Pour l’heure, on voit mal comment la CEDH pouvait aussi emprunter une autre voie et reconnaître l’existence d’un consensus européen depuis l’annulation du mariage en cause. Pour rappel, treize États signataires autorisent aujourd’hui le droit au mariage mais seulement trois avaient ouvert ce droit avant 2007 (Les Pays-Bas, la Belgique et l’Espagne).
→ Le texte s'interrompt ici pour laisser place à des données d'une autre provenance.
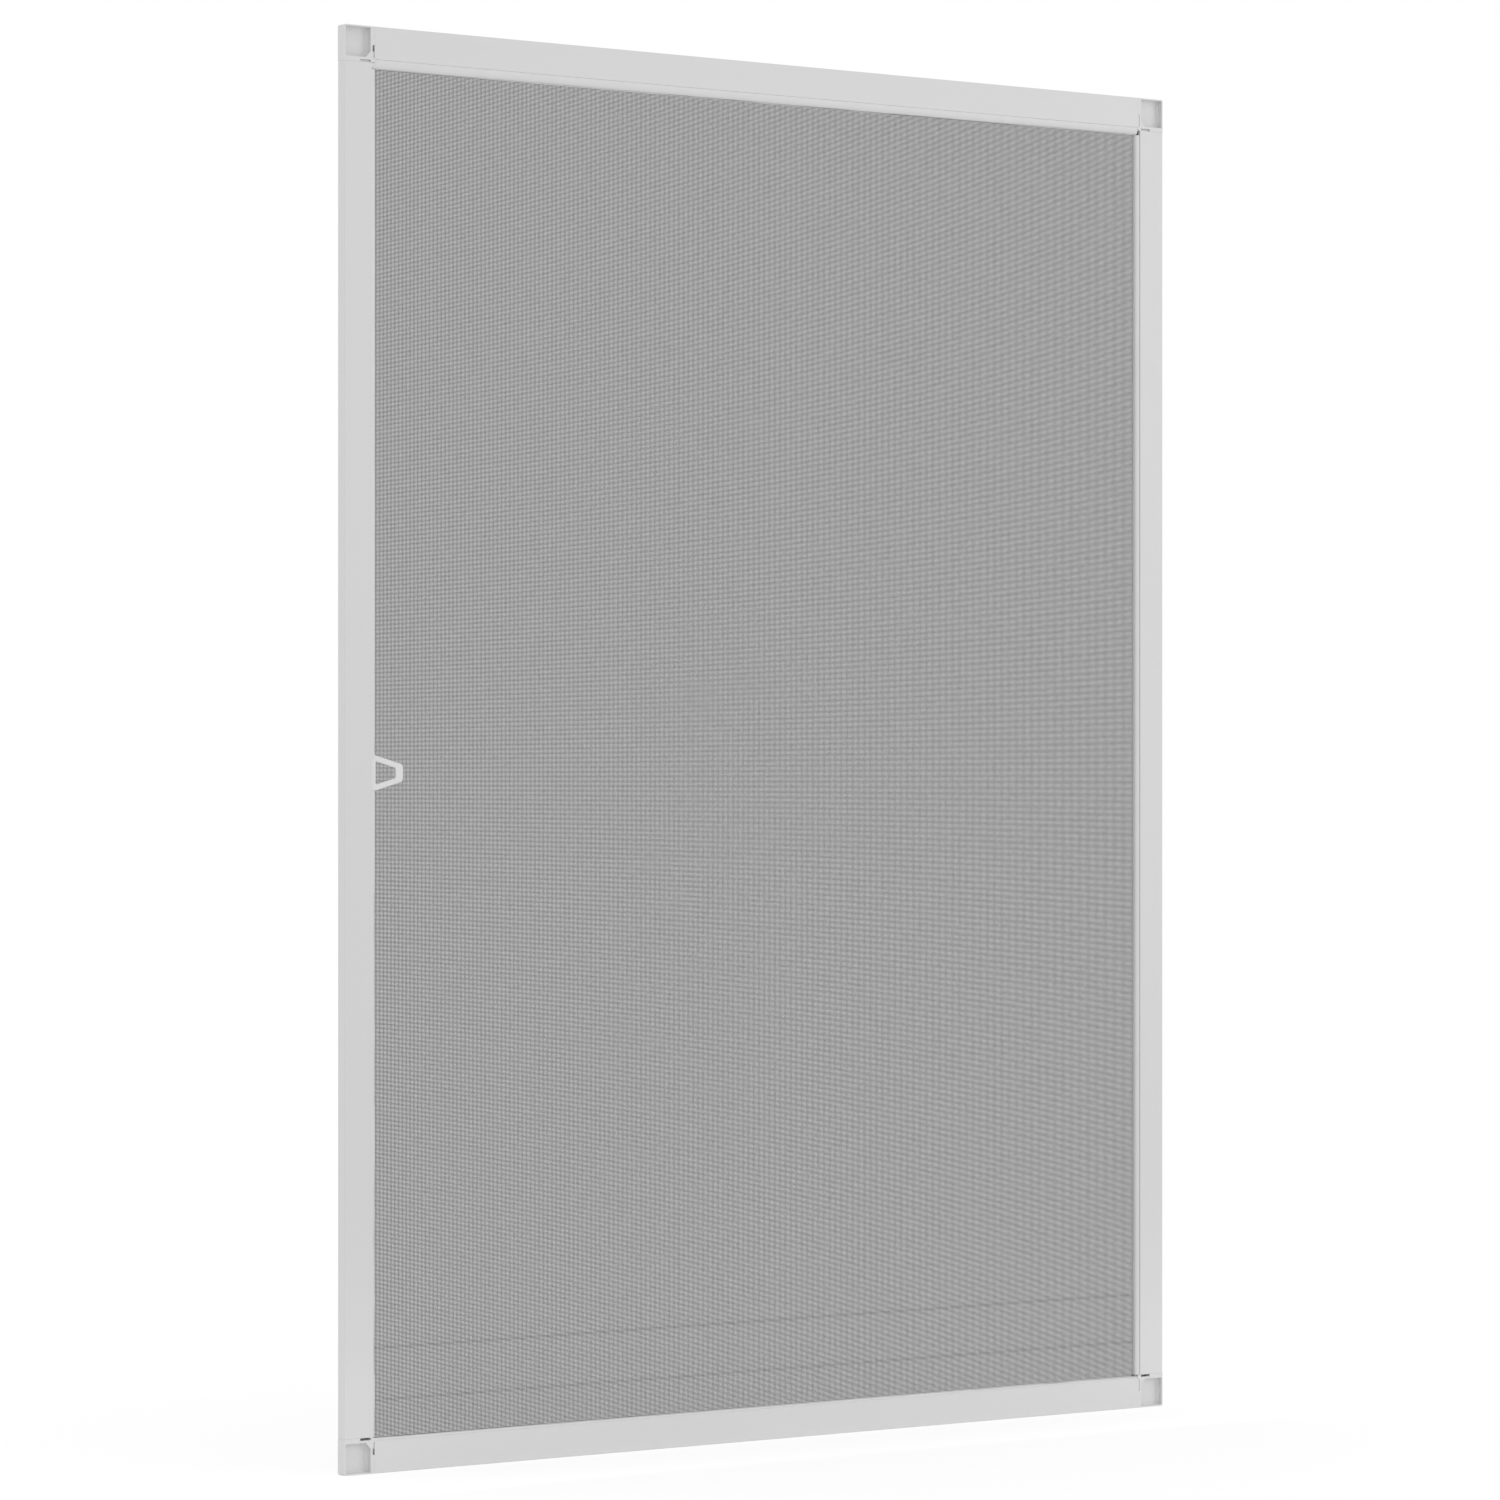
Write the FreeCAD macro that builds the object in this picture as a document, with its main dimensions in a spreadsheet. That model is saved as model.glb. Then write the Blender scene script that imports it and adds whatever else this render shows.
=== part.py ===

Néanmoins, et c’est là l’apport majeur de l’arrêt, la Cour concède aux États en cause une « marge d’appréciation » dans la forme juridique de reconnaissance à adopter pour les couples de même sexe.

Un droit à l’union civile

Soutenir qu’aucune violation des droits de l’homme n’est encourue si un État n’ouvre pas le mariage aux couples de même sexe ne signifie plus que l’État peut s’abstenir d’accorder une reconnaissance juridique à ces couples, dont la Cour admet ici qu’ils doivent bénéficier d’un statut juridique. Seule la forme est laissée à la discrétion des pays.

C’est sur cette base que la Cour constate qu’à l’époque des faits, « les requérants pouvaient conclure un pacte civil de solidarité » (pt 49). Cette assise n’est certes pas nouvelle, l’arrêt du 21 juillet 2015,Oliari contre Italie, avait déjà reconnu que l’absence d’union civile entrait en violation du droit à la vie privée (V., notre analyse, sous l’arrêt CEDH 21 juill. 2015, n° 18766/11, Oliari c. Italie, Dalloz actualité, 30 juill. 2015, nos obs.  ; D. 2015. 2160, et les obs. , note H. Fulchiron  ; ibid. 2016. 674, obs. M. Douchy-Oudot  ; ibid. 915, obs. REGINE ).

Il semble que la Cour œuvre à petits pas sur cette question. Maître Mécary, avocate des deux requérants, a manifesté son regret, soulignant que « la Cour n’est pas encore prête à juger que l’absence d’ouverture du mariage civil aux couples de même sexe constitue une discrimination ».